On June 28, right before the concert, the police had already thrown tear gas. So we formed a human chain, and many of us tried to clean up the square to get rid of the remains of the tear gas. We all worked together. We didn't know each other, yet we all worked together. I've never felt so warm and connected to other people in my whole life in Athens. There was this strong group of thousands of people who wanted to work to make our gathering peaceful and meaningful. And even though we were already full of tear gas ourselves, we worked together to clean up that square so the concert could go on. And it did.

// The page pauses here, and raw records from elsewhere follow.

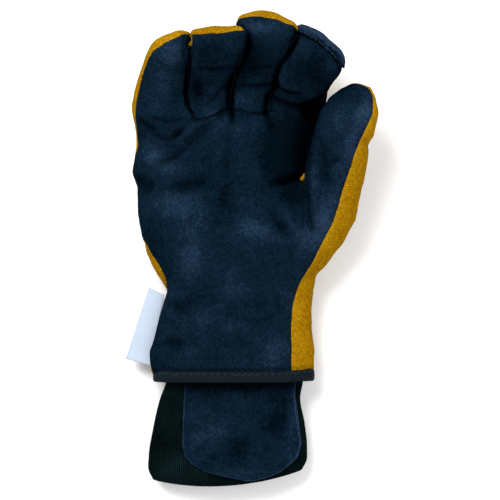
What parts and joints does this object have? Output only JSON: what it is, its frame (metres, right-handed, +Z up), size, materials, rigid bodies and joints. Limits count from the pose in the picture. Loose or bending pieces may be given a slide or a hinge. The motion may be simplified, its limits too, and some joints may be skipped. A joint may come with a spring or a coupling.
{
  "type": "firefighter glove",
  "caption": "Hollow right-hand firefighter glove: navy suede palm, gold suede back, bound cuff, knit wristlet and suede wrist tongue.",
  "frame": {"origin": "on the flat patch of the back of the hand that the glove rests on, at the middle of the palm's length", "axes": "+X to the thumb side, +Y to the fingertips, +Z up out of the palm"},
  "size_m": [0.1701, 0.3199, 0.0776],
  "materials": {
    "navy_suede": "matt navy suede with a short nap, lighter where the nap lies over",
    "gold_suede": "matt gold-tan suede with a grainy nap",
    "black_binding": "woven black tape with a slight sheen",
    "black_knit": "black rib knit, matt",
    "white_tape": "blank bluish white label tape, smooth"
  },
  "bodies": {
    "root": {"palm_panel": "navy_suede", "ring_front": "navy_suede", "middle_front": "navy_suede", "index_cap": "navy_suede", "wrist_tongue": "navy_suede", "back_panel": "gold_suede", "crotch_stay": "gold_suede", "hem_binding": "black_binding", "wristlet": "black_knit", "side_label": "white_tape"}
  },
  "joints": []
}
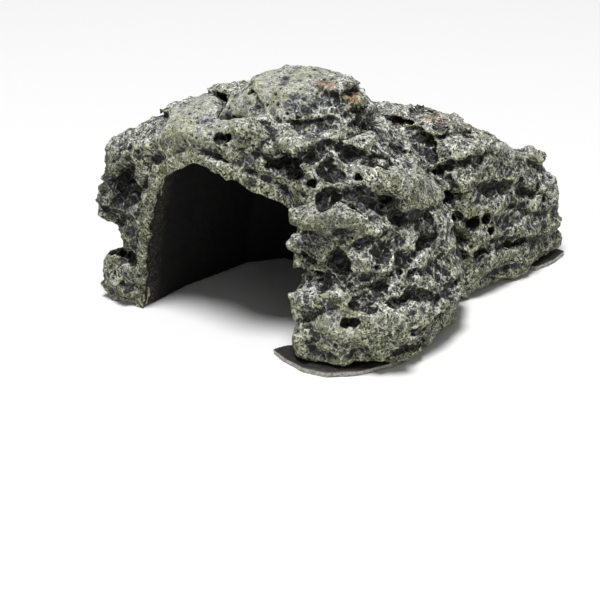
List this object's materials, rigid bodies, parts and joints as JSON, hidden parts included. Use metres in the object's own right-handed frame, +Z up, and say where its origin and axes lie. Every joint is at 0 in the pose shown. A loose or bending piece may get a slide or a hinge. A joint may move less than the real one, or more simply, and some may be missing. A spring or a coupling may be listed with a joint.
{
  "type": "resin cave ornament",
  "caption": "Rock-look resin cave for an aquarium or vivarium, with an arched mouth at the front and a lower layered ledge behind.",
  "frame": {"origin": "middle of the outline, on the underside that the ornament stands on", "axes": "+Z up, the cave's mouth faces -Y, the cave runs along Y, +X is the outer flank to the right of the mouth"},
  "size_m": [0.128, 0.138, 0.092],
  "materials": {
    "rock_resin": "matt, grey-green paint over purple-grey resin",
    "dark_skin": "smooth matt near-black",
    "mortar": "rough dark resin mortar",
    "plate_resin": "dark grey, satin"
  },
  "bodies": {
    "root": {"front_arch": "rock_resin", "crest_slab": "rock_resin", "rear_ledge": "rock_resin", "seam_mortar": "mortar", "cave_lining": "dark_skin", "right_foot_plate": "plate_resin", "left_foot_plate": "plate_resin", "rear_foot_plate": "plate_resin"}
  },
  "joints": []
}
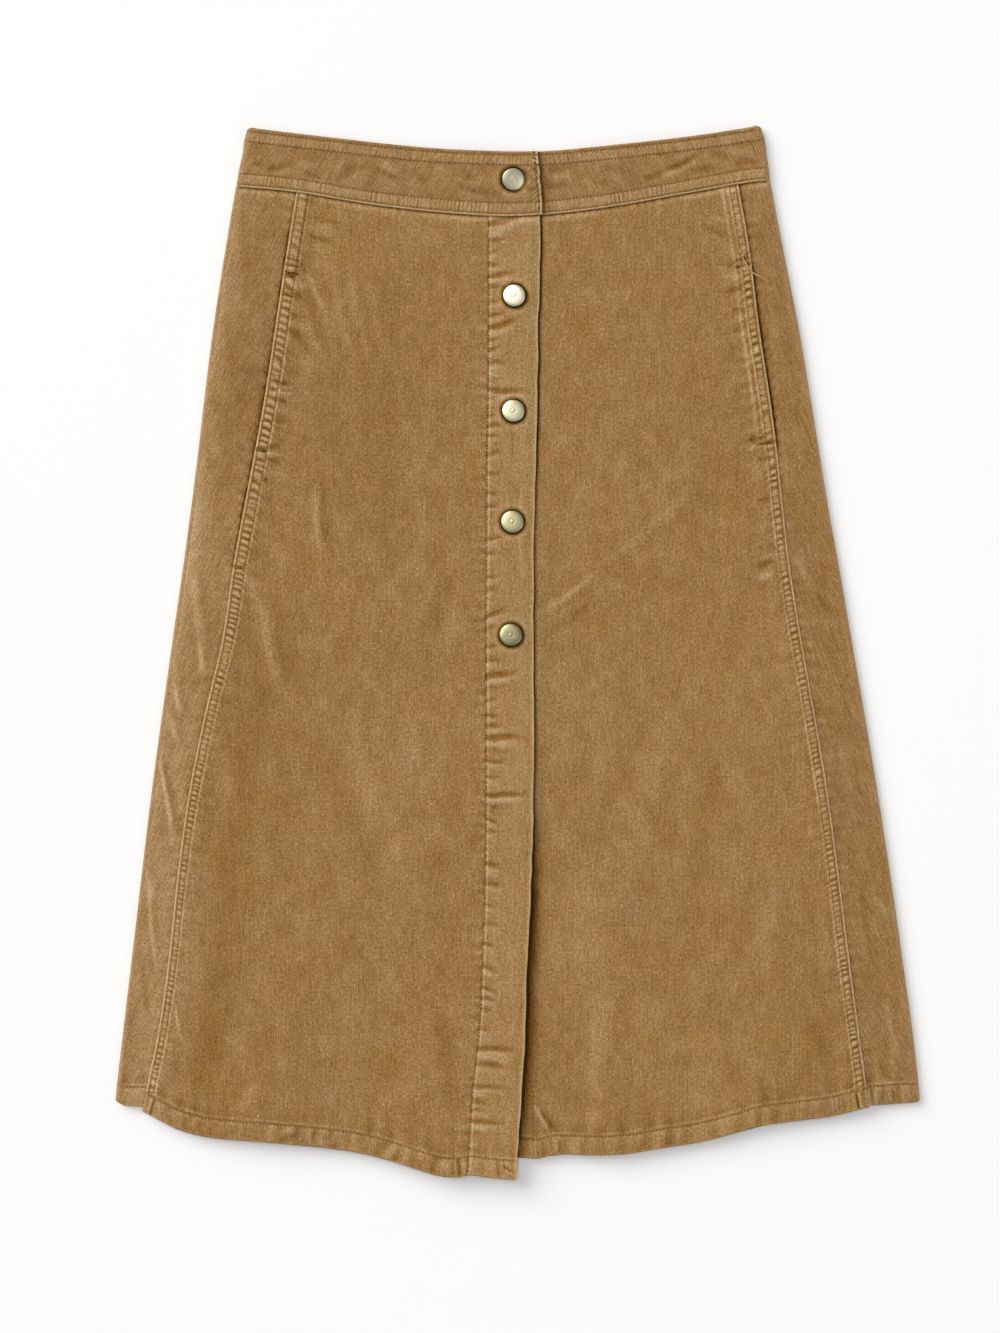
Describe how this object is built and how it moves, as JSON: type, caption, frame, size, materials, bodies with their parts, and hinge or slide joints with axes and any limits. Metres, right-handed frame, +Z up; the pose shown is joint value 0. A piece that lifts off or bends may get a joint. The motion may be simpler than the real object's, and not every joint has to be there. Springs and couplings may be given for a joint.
{
  "type": "a-line skirt",
  "caption": "A-line midi skirt in fine-wale corduroy with a shaped waistband, snap-fastened front placket, seamed side panels and in-seam pockets, laid flat.",
  "frame": {"origin": "middle of the skirt's outline, on the surface that it lies on", "axes": "+X to the viewer's right across the skirt, +Y from the hem to the waistband, +Z up out of the front"},
  "size_m": [0.5626, 0.7372, 0.0155],
  "materials": {
    "corduroy": "fine-wale cotton corduroy in camel, brushed nap, slightly worn along the seams",
    "pocketing": "plain cotton twill",
    "snaps": "pale antique brass, finely brushed, dark in the rim"
  },
  "bodies": {
    "root": {"back": "corduroy", "front_left": "corduroy", "front_right": "corduroy", "placket_left": "corduroy", "placket_right": "corduroy", "side_left": "corduroy", "side_right": "corduroy", "waistband_left": "corduroy", "waistband_right": "corduroy", "pocket_bag_left": "pocketing", "pocket_bag_right": "pocketing", "snap_cap_1": "snaps", "snap_cap_2": "snaps", "snap_cap_3": "snaps", "snap_cap_4": "snaps", "snap_cap_5": "snaps", "snap_socket_1": "snaps", "snap_socket_2": "snaps", "snap_socket_3": "snaps", "snap_socket_4": "snaps", "snap_socket_5": "snaps", "snap_stud_1": "snaps", "snap_stud_2": "snaps", "snap_stud_3": "snaps", "snap_stud_4": "snaps", "snap_stud_5": "snaps"}
  },
  "joints": []
}
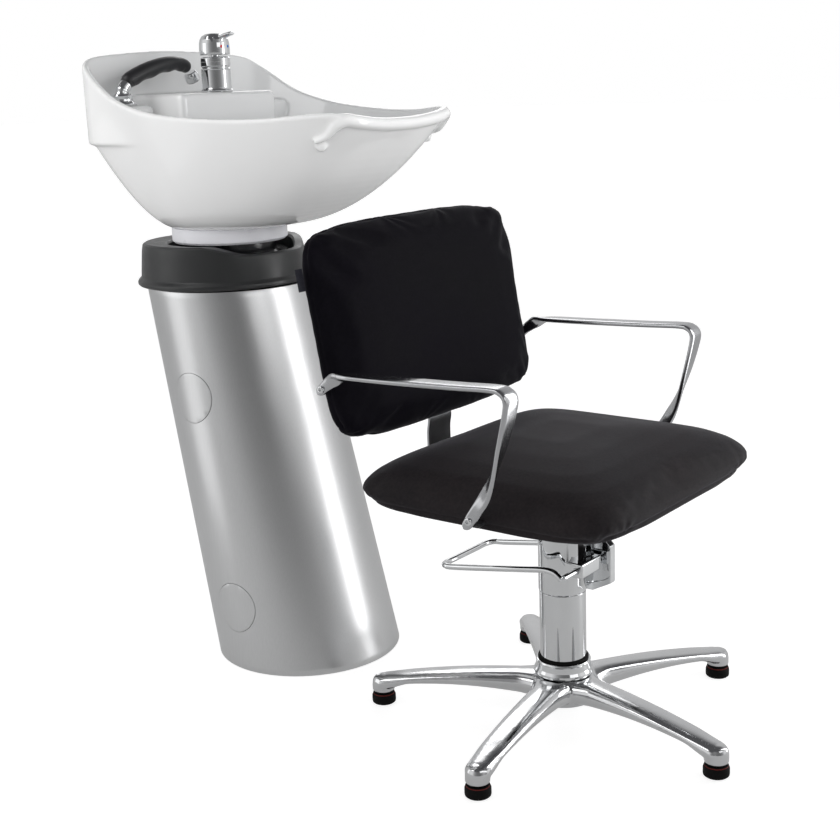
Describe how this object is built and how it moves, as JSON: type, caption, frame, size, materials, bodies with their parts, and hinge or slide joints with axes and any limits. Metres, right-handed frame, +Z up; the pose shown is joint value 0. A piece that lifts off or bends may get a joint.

I made so many good friends at Syntagma. Friends I will have my own life. We believe in the same things and have the same morals and ideas about the world. Many of us cleaned up our lives we had to let go of people who were keeping us back or had become closed-minded or who couldn't open up to change. I had to leave superficial relationships behind because they no longer made sense to me.
When we believe in something and we really want to make something happen, we can make it happen, even if we don't know exactly how to do it. I learned to trust patience, that patience and discipline can really make things happen. And above all, after living so many years in a culture where people don't trust each other, I realized that, yes, you can trust people. They will have your back, as you will have theirs.
I was never scared for myself. I am a risk taker, and I'm not afraid of anything. I've been in front of fights with police and protesters and taking photos and not worried that maybe the police would arrest me or beat me up. Even on June 29, when the tear gas was so bad, I didn't leave out of fear but out of exhaustion and an inability to leave. Antonis was trying to drag me out of there, but I wanted to stay.
But then, on Oct. 28, some of us showed up at a march that memorializes the day Greece refused to let Mussolini's troops into the country. It's called Okhi Day [okhi means "no" in Greek], but we wanted to remind the powers that be that we wanted to say no to austerity. We were adamant but definitely not violent. Then a few fascist punks showed up and started beating up immigrants who were selling flags. It was disgusting. Antonis defended one of the Bangladeshi men, and as a result, the thugs attacked him. He was beaten badly enough to require stitches. I may have never been scared for myself, but when he got hurt, I was scared because I love him.